Parizeau has no reason to lie; Landry does


Friday, April 09, 2004
What really happened on the morning after the 1995 referendum, and who's telling the truth about it: Bernard Landry or Jacques Parizeau?
What really happened on the morning after the 1995 referendum, and who's telling the truth about it: Bernard Landry or Jacques Parizeau?
On Tuesday, Parizeau confirmed in La Presse what Pierre Duchesne reveals in the unauthorized biography Le Régent: Landry called him on the morning after the referendum to ask for his resignation and to threaten he would demand it publicly if Parizeau refused to step down.
Landry says it ain't so. He called, he says, only to ask that the priorities committee meet later that morning. It was there that six ministers, including himself and Guy Chevrette, were told that Parizeau would resign.
This, Landry contends, is confirmed by two "neutral witnesses"- Chevrette and former chief of staff Jean Royer. But this is worthless since neither man was present when Landry called Parizeau at 8 a.m. at the Ritz Carlton where he was staying with his wife.
Anyway, Landry says, the truth comes out in biographies only after its subjects are gone, such as happened with Charles de Gaulle. But while de Gaulle is dead, Parizeau is still alive to answer about his own life. So it's back to Square One: Who's telling the truth?
A brilliant professor once told me that when a situation in politics gets too murky, ask yourself one question: What are the interests of the actors involved? When you ask that, the truth will rise to the surface.
So what would Parizeau's interest be in making up a story that could hurt Landry's credibility? The answer is none. He has no ambition to lead the PQ again and he doesn't support any of the contenders. Plus, he never has criticized Landry publicly since he became leader in 2001. So why would he lie about the phone call?

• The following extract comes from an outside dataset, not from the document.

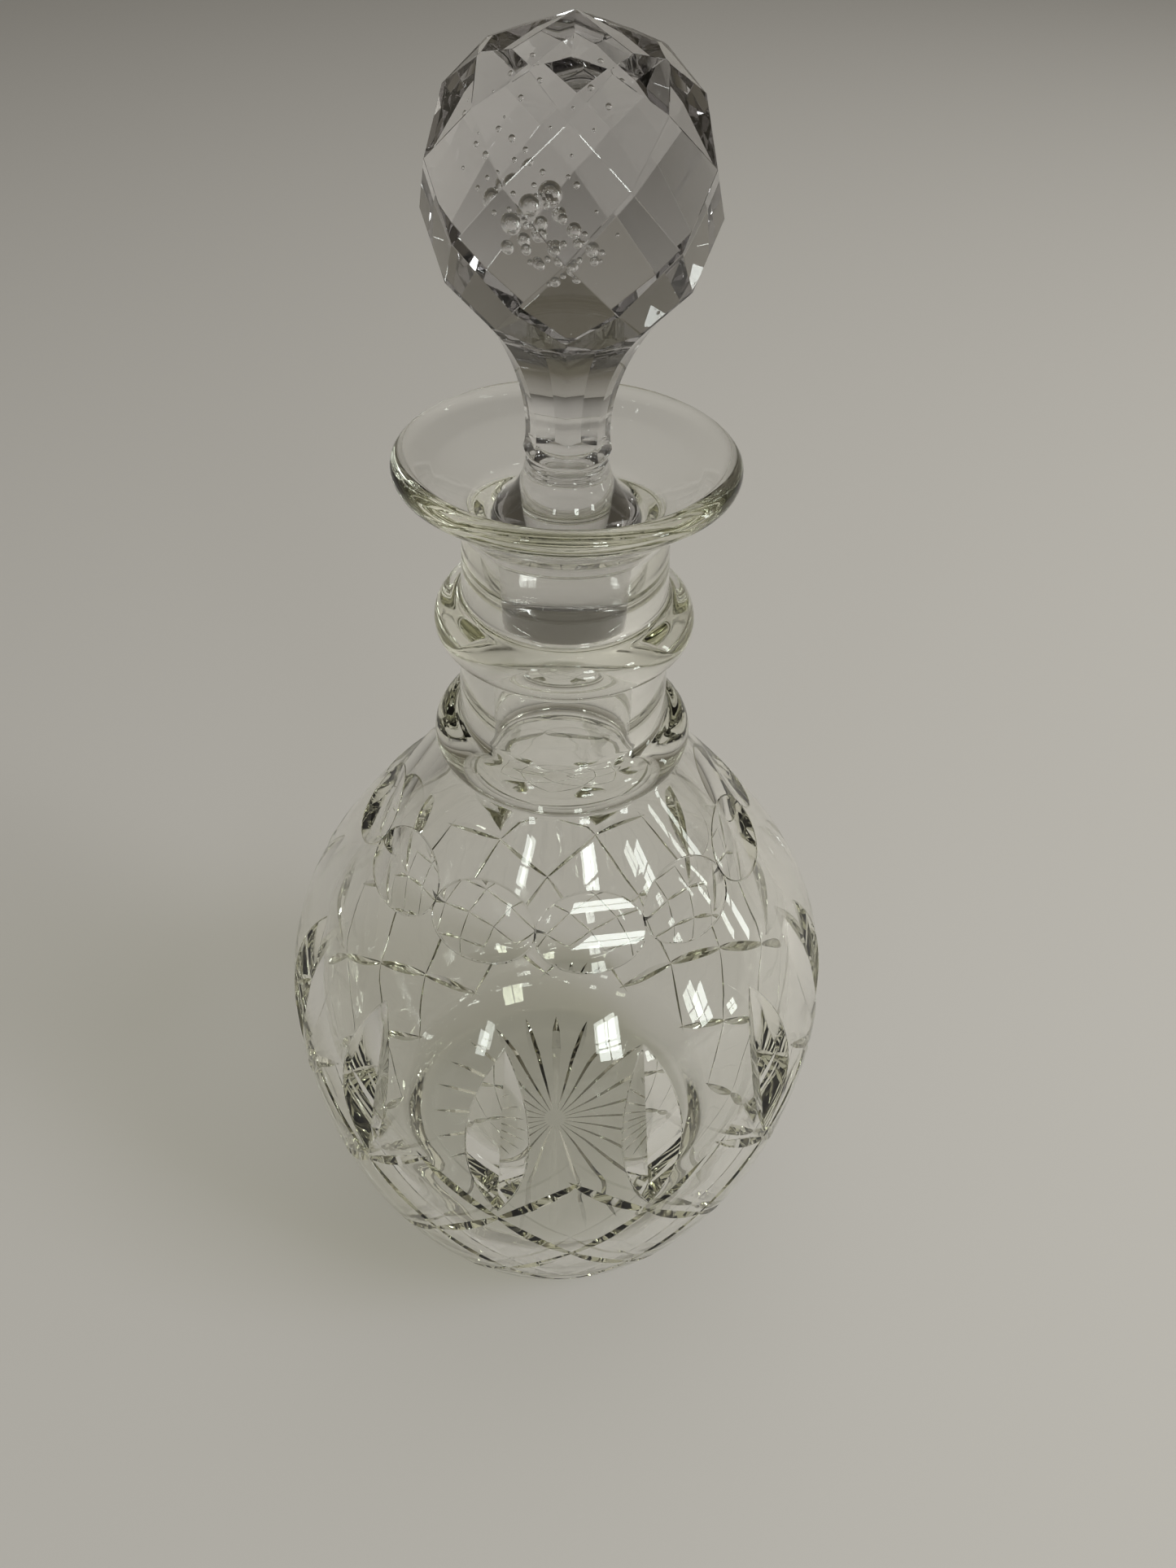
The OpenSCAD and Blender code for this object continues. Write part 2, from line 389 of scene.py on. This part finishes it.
def ray_cut(turn):
    """One ray of the star: a boat-shaped V, deepest two thirds of the way out."""
    t = radians(turn)
    e, s = Vector((sin(t), -cos(t), 0)), Vector((cos(t), sin(t), 0))
    vs = []
    for r, d in ((3.0, 0.08), (12.0, 0.42), (25.0, 0.85), (32.0, 0.72), (38.0, 0.03)):
        h = (d + 0.3) * 1.6
        below = Vector((0, 0, 0.3))
        vs += [e * r + Vector((0, 0, d)), e * r + s * h - below, e * r - s * h - below]
    fs = [(0, 1, 2), (12, 14, 13)]
    for i in range(0, 12, 3):
        for a, b in ((0, 1), (1, 2), (2, 0)):
            fs.append((i + a, i + b, i + 3 + b, i + 3 + a))
    return [tuple(v) for v in vs], fs


PRINTS, PRINT_Z, PRINT_R, PRINT_D = 11, 126.0, 29.0, 1.2
print_turns = [9.6 + i * 360 / PRINTS for i in range(PRINTS)]
pr = body_r(PRINT_Z)
pn = ((pr - sh_c) / sh_rho, (PRINT_Z - sh_cz) / sh_rho)
print_axis = (pr + pn[0] * (PRINT_R - PRINT_D), PRINT_Z + pn[1] * (PRINT_R - PRINT_D))


def print_cut(turn):
    """A wheel laid across the shoulder; its rim is divided lengthwise so that no cut face is a long strip."""
    t = radians(turn)
    e, s = Vector((sin(t), -cos(t), 0)), Vector((cos(t), sin(t), 0))
    n, cuts, vs, fs = 200, 11, [], []
    for k in range(n):
        a = 2 * pi * k / n
        c = e * (print_axis[0] + PRINT_R * cos(a)) + Vector((0, 0, print_axis[1] + PRINT_R * sin(a)))
        vs += [tuple(c + s * (28 * i / (cuts - 1) - 14)) for i in range(cuts)]
    for k in range(n):
        j = (k + 1) % n
        for i in range(cuts - 1):
            fs.append((cuts * k + i, cuts * j + i, cuts * j + i + 1, cuts * k + i + 1))
    fs += [tuple(cuts * k for k in range(n)), tuple(cuts * k + cuts - 1 for k in reversed(range(n)))]
    return vs, fs


for group in ([0, 2, 4, 6, 8], [1, 3, 5, 7, 9], [10]):
    boolean(bottle, solid("prints", [print_cut(print_turns[i]) for i in group], 2))
LEAVES, LEAF_TURN, LEAF_TOP, LEAF_END, LEAF_HALF = 12, -11.0, 107, 65, 62
MITRE_D, MITRE_HALF = 0.35, 52
step = 360 / LEAVES
leaf_turns = [LEAF_TURN + i * step for i in range(LEAVES)]
boolean(bottle, solid("leaves", [vee((a, LEAF_TOP), (a, LEAF_END), 0, LEAF_HALF) for a in leaf_turns], 1))
for za, zb in ((62, 77), (62, 45), (28, 45), (28, 13)):
    for side in (1, -1):
        rows = [vee((a, za), (a + side / 2 * step, zb), MITRE_D, MITRE_HALF) for a in leaf_turns]
        boolean(bottle, solid("mitres", rows, 1))
for k in (0, 1):
    boolean(bottle, solid("star", [ray_cut(i * 15) for i in range(k, 24, 2)], 1))


def worn(path, r, closed):
    """A thin six-sided tube along a path of places in mm: cut away, it takes the sharpness off an edge."""
    n, vs, fs = len(path), [], []
    for k, p in enumerate(path):
        t = (path[(k + 1) % n] if closed or k < n - 1 else p) - (path[k - 1] if closed or k else p)
        u = t.cross(Vector((p.x, p.y, 0))).normalized()
        w = u.cross(t.normalized())
        vs += [tuple(p + (u * cos(pi * i / 3) + w * sin(pi * i / 3)) * r) for i in range(6)]
    for k in range(n if closed else n - 1):
        for i in range(6):
            j, o = (i + 1) % 6, (k + 1) % n * 6
            fs.append((6 * k + i, 6 * k + j, o + j, o + i))
    if not closed:
        fs += [tuple(range(6)), tuple(6 * n - 1 - i for i in range(6))]
    return vs, fs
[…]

Landry, though, has every interest in denying it. First, given Parizeau's influence over Parti Québécois members, such disloyalty, if proven, could cost him his leadership. Second, by painting Parizeau as a liar on such a crucial issue, Landry tries to marginalize the former leader for good - something even Lucien Bouchard never succeeded in doing.
So what we're seeing here is a power struggle, but a one-sided one with Landry negating everything to minimize the negative impact this story could have on him - the man who wants to be premier again.
As for the deafening silence of the PQ caucus, interest also explains it. They chose their careers over the truth. Given Jean Charest's problems, most caucus members think the PQ will be back in power in three years. If Landry is still their leader, he'll be the one holding the key to the ministerial limousines. Siding with Parizeau would cost them that key.
What about the contenders for the PQ leadership, you ask? Pauline Marois remains silent, but then again, she always does. But for François Legault, this is a triple blessing.
One, he comes out an innocent in this since he wasn't there in 1995. Two, this story will damage Landry's leadership among PQ members which, in turn, will help Legault. Three, Legault's entourage has been spinning that Marois did the same to Landry by asking for his resignation after he lost the election. Of course, it isn't true, but Legault's disciples are known to use anything they can to discredit Marois.
It's no secret in the PQ that this saga is hurting Landry. Yesterday, Sylvie Brousseau, a former assistant to Parizeau, lashed out at Landry in La Presse and asked him to resign.
In an interview, Maxime Barakat, PQ president for Crémazie, expressed outrage at this disloyalty to Parizeau and raised a fundamental question: "Why didn't those who asked for his resignation, like Landry and Chevrette, consult party members beforehand? The answer is that they would have found that members didn't want their leader to leave."
All week, influential PQ members have also been on the phone saying one thing: They believe Parizeau but they're afraid to call Landry on it for fear that it would hand the crown to Legault. If any palatable alternative were out there, they say, this story would have brought Landry down.
One final footnote to this saga: In Duchesne's book, readers see how Lucien Bouchard and former adviser Jean-François Lisée often worked hand-in-hand to water down Parizeau's positions before the referendum. In an ironic twist of events, we saw Lisée and Bouchard announce this week that they will work together in a new research centre.
As if fate were conspiring to confirm that their politics were and remain radically different from Parizeau's, they also announced that this centre will be presided over by former Canadian ambassador Raymond Chrétien - yes, the other guy's nephew - the same one who worked so hard to undermine the sovereignist option abroad.
Chrétien, Bouchard and Lisée: what a touching family portrait and what a telling ending to the political fallout from Pierre Duchesne's book.